• _Your instructions_:
Please quote exactly the lines below from the line containing "front_rail();" to the line containing "cad_parts[node].hide_render = cad_parts[node].hide_viewport", both lines included, and nothing else.

• _Material for the task_:
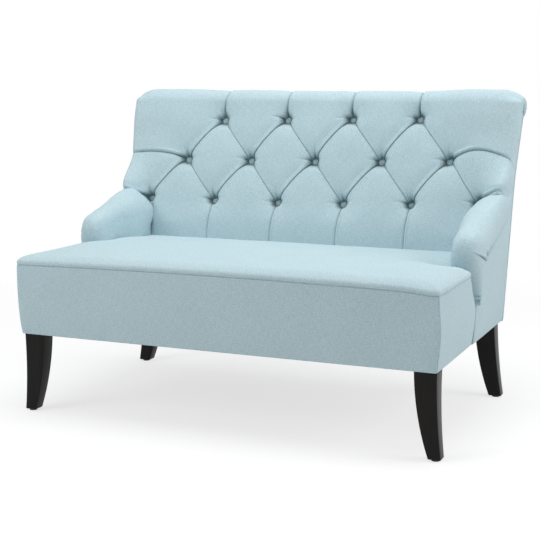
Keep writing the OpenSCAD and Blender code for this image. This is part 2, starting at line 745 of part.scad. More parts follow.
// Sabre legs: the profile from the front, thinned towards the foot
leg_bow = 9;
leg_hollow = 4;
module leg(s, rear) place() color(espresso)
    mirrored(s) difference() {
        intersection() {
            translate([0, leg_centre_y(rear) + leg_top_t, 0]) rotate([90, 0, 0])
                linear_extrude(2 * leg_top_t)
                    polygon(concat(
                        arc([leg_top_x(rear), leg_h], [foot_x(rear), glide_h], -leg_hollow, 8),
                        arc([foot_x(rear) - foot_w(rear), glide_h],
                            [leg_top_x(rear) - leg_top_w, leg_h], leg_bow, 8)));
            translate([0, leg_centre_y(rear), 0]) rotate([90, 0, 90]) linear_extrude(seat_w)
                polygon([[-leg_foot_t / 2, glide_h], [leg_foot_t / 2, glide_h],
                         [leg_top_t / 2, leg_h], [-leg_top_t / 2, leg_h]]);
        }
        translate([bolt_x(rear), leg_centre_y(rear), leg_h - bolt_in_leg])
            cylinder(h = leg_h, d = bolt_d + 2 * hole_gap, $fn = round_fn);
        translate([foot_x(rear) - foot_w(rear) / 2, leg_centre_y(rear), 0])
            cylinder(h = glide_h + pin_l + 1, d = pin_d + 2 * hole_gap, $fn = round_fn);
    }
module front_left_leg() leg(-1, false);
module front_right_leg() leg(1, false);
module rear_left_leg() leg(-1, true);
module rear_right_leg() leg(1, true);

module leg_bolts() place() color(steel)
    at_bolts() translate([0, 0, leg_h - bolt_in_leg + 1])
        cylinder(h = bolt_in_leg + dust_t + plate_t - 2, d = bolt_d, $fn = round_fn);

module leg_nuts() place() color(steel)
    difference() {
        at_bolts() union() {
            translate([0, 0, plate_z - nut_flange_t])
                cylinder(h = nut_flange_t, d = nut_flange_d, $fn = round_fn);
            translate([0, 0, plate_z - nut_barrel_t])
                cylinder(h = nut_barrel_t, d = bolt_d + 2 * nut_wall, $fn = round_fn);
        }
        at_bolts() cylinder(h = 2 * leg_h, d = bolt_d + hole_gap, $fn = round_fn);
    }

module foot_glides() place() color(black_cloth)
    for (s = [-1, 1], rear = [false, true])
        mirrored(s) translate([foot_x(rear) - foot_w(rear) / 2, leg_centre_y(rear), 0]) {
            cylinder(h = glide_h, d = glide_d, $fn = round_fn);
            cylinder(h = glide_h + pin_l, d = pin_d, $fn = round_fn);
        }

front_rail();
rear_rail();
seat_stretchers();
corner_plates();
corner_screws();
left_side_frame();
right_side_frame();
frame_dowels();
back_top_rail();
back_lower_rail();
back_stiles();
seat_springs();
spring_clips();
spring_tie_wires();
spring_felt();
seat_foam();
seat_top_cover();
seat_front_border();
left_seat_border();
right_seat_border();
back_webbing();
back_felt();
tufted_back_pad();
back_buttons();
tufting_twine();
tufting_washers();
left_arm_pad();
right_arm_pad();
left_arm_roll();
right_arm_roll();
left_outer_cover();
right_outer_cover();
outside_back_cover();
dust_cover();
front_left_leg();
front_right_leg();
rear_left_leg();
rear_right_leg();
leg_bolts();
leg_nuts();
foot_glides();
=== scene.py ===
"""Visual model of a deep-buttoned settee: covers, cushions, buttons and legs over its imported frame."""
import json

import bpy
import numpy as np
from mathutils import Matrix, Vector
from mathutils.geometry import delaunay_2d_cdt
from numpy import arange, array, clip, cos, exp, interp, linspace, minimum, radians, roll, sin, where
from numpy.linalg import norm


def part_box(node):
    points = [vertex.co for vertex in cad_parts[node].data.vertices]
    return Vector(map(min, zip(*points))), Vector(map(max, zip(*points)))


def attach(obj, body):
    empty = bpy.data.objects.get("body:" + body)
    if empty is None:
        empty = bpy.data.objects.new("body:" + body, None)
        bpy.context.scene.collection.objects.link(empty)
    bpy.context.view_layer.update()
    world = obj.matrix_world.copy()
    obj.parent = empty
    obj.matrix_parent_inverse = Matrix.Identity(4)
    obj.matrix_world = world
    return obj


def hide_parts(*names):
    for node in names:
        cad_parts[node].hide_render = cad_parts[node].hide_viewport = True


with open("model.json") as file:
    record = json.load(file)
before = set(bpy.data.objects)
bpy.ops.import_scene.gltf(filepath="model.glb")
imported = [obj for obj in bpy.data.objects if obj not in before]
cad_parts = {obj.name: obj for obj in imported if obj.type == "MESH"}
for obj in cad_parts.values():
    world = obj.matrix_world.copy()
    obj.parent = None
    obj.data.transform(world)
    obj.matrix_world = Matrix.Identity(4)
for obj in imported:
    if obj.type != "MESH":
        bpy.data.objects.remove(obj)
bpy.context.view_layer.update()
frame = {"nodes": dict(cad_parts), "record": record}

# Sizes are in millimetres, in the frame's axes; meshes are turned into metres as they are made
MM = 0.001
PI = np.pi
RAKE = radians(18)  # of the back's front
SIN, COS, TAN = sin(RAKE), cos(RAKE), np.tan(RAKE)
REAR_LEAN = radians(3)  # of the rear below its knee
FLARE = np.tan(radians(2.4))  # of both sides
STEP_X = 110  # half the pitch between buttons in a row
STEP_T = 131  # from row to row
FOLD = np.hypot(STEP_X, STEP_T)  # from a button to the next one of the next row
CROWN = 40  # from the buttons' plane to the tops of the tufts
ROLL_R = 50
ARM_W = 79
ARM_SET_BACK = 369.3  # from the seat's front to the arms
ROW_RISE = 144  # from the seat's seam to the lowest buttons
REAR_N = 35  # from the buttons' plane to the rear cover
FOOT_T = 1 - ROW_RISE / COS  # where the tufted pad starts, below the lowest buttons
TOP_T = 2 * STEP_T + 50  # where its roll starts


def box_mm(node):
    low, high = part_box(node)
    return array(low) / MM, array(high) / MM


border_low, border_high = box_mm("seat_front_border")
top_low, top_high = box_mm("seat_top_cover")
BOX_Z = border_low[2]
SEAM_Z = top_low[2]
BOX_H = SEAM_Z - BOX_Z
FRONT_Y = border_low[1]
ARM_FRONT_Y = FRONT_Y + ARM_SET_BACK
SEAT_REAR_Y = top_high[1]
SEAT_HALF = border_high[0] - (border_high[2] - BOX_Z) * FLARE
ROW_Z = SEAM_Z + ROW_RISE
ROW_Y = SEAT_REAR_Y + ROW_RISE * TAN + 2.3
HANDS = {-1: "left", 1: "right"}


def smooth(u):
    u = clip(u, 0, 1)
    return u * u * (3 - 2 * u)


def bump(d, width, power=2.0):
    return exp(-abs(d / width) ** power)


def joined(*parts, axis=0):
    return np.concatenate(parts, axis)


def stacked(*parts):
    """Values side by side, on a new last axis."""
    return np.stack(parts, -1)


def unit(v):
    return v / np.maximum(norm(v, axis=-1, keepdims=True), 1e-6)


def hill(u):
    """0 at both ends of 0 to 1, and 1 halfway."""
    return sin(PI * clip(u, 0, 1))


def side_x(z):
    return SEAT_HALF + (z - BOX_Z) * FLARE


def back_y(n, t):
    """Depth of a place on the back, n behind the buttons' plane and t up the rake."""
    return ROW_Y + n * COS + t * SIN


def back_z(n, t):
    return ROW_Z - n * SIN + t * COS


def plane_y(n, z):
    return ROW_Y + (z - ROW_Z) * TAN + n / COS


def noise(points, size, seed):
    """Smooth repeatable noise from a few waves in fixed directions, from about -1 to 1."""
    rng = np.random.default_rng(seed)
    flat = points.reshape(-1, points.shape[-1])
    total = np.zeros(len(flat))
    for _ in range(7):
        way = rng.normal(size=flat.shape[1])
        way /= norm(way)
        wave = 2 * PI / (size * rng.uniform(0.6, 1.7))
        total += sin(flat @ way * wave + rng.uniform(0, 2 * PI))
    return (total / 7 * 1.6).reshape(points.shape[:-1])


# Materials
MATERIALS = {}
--
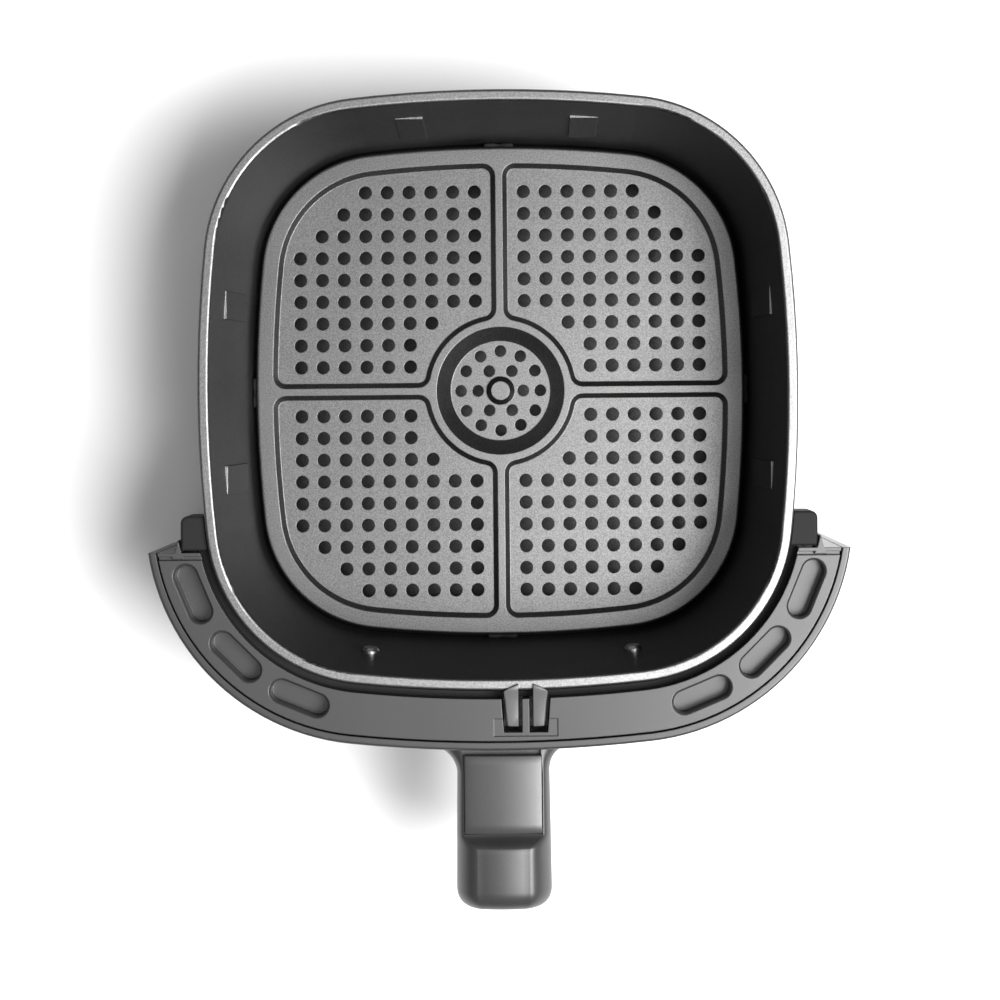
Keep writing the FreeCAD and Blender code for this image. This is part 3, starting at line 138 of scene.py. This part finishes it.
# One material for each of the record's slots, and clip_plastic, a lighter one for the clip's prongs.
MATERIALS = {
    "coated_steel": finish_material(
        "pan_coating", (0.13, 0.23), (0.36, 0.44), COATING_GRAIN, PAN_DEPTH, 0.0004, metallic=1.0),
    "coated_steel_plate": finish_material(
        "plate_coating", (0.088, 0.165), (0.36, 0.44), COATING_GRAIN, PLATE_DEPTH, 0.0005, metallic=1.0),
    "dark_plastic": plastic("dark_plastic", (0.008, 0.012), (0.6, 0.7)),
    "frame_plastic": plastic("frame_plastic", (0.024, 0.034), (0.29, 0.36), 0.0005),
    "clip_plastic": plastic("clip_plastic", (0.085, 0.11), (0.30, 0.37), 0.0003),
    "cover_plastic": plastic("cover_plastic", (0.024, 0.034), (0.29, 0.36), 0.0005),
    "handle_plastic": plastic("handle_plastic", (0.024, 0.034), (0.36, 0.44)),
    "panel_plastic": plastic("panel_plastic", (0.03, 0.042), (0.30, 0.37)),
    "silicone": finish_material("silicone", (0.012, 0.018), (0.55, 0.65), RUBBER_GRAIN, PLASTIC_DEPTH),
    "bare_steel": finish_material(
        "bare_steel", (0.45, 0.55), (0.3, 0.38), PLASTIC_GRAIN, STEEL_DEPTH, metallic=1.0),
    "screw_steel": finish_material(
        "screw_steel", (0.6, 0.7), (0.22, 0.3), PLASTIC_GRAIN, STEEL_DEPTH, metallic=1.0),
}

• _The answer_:
front_rail();
rear_rail();
seat_stretchers();
corner_plates();
corner_screws();
left_side_frame();
right_side_frame();
frame_dowels();
back_top_rail();
back_lower_rail();
back_stiles();
seat_springs();
spring_clips();
spring_tie_wires();
spring_felt();
seat_foam();
seat_top_cover();
seat_front_border();
left_seat_border();
right_seat_border();
back_webbing();
back_felt();
tufted_back_pad();
back_buttons();
tufting_twine();
tufting_washers();
left_arm_pad();
right_arm_pad();
left_arm_roll();
right_arm_roll();
left_outer_cover();
right_outer_cover();
outside_back_cover();
dust_cover();
front_left_leg();
front_right_leg();
rear_left_leg();
rear_right_leg();
leg_bolts();
leg_nuts();
foot_glides();
=== scene.py ===
"""Visual model of a deep-buttoned settee: covers, cushions, buttons and legs over its imported frame."""
import json

import bpy
import numpy as np
from mathutils import Matrix, Vector
from mathutils.geometry import delaunay_2d_cdt
from numpy import arange, array, clip, cos, exp, interp, linspace, minimum, radians, roll, sin, where
from numpy.linalg import norm


def part_box(node):
    points = [vertex.co for vertex in cad_parts[node].data.vertices]
    return Vector(map(min, zip(*points))), Vector(map(max, zip(*points)))


def attach(obj, body):
    empty = bpy.data.objects.get("body:" + body)
    if empty is None:
        empty = bpy.data.objects.new("body:" + body, None)
        bpy.context.scene.collection.objects.link(empty)
    bpy.context.view_layer.update()
    world = obj.matrix_world.copy()
    obj.parent = empty
    obj.matrix_parent_inverse = Matrix.Identity(4)
    obj.matrix_world = world
    return obj


def hide_parts(*names):
    for node in names:
        cad_parts[node].hide_render = cad_parts[node].hide_viewport = True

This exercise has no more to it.